Les enjeux du numérique
La discussion a également porté sur les groupes éloignés de l’offre culturelle, définis selon plusieurs terminologies : « indifférent·es », « empêché·es », « replié·es sociaux·ales », etc. Les recherches montrent que celles et ceux qui pratiquent ont tendance à revenir, tandis que les « non-publics » demeurent à l’écart. Ainsi, certaines institutions expérimentent des démarches pour attirer ces publics. Par exemple, le MAH propose des sessions de Pilates et de méditation en pleine conscience, en dialogue avec les oeuvres. « Mais ces initiatives demandent du temps, des moyens et surtout de la continuité : sans engagement durable, les publics nouvellement touchés ne reviennent pas », a souligné Sylvie Treglia-Détraz.

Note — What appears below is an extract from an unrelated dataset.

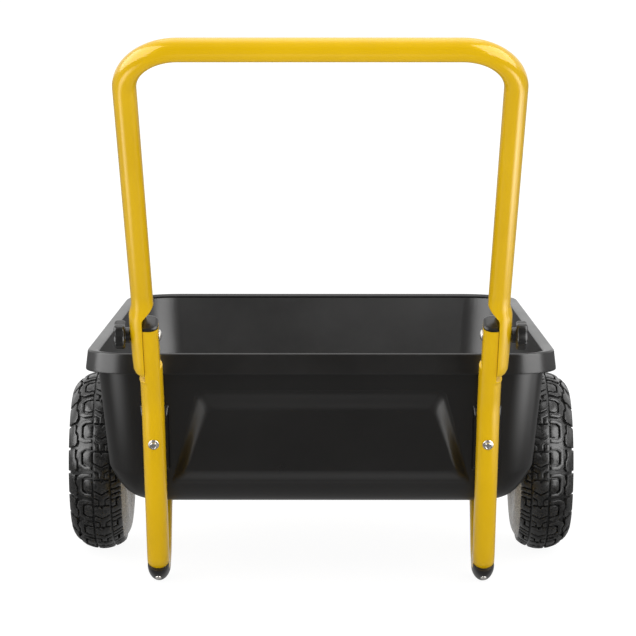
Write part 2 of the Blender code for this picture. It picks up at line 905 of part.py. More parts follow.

Enjeu majeur de nos sociétés actuelles, le numérique est présenté à la fois comme un levier d’inclusion et comme un domaine à manier avec prudence. Des projets immersifs — musées modélisés dans Minecraft, outils pour personnes en situation de handicap, audio-guides enrichis — visent à toucher de nouveaux publics et à améliorer l’expérience avant, pendant et après la visite. Les intervenant·es insistent toutefois sur la nécessité d’éviter le recours au digital pour lui-même : il doit répondre à un besoin réel, renforcer l’accessibilité et non complexifier l’expérience. Parallèlement, les pratiques culturelles en ligne, les communautés virtuelles d’amateur·ices, ainsi que l’importance des réseaux sociaux dans la diffusion de l’information culturelle témoignent d’un écosystème mixte où physique et numérique se complètent.
Cette Journée annuelle a offert aux acteur·ices du secteur culturel l’occasion d’échanger de manière constructive. Toute l’équipe de l’ORC remercie chaleureusement les participant·es pour leur présence, ainsi que La Grange-UNIL pour son accueil attentionné.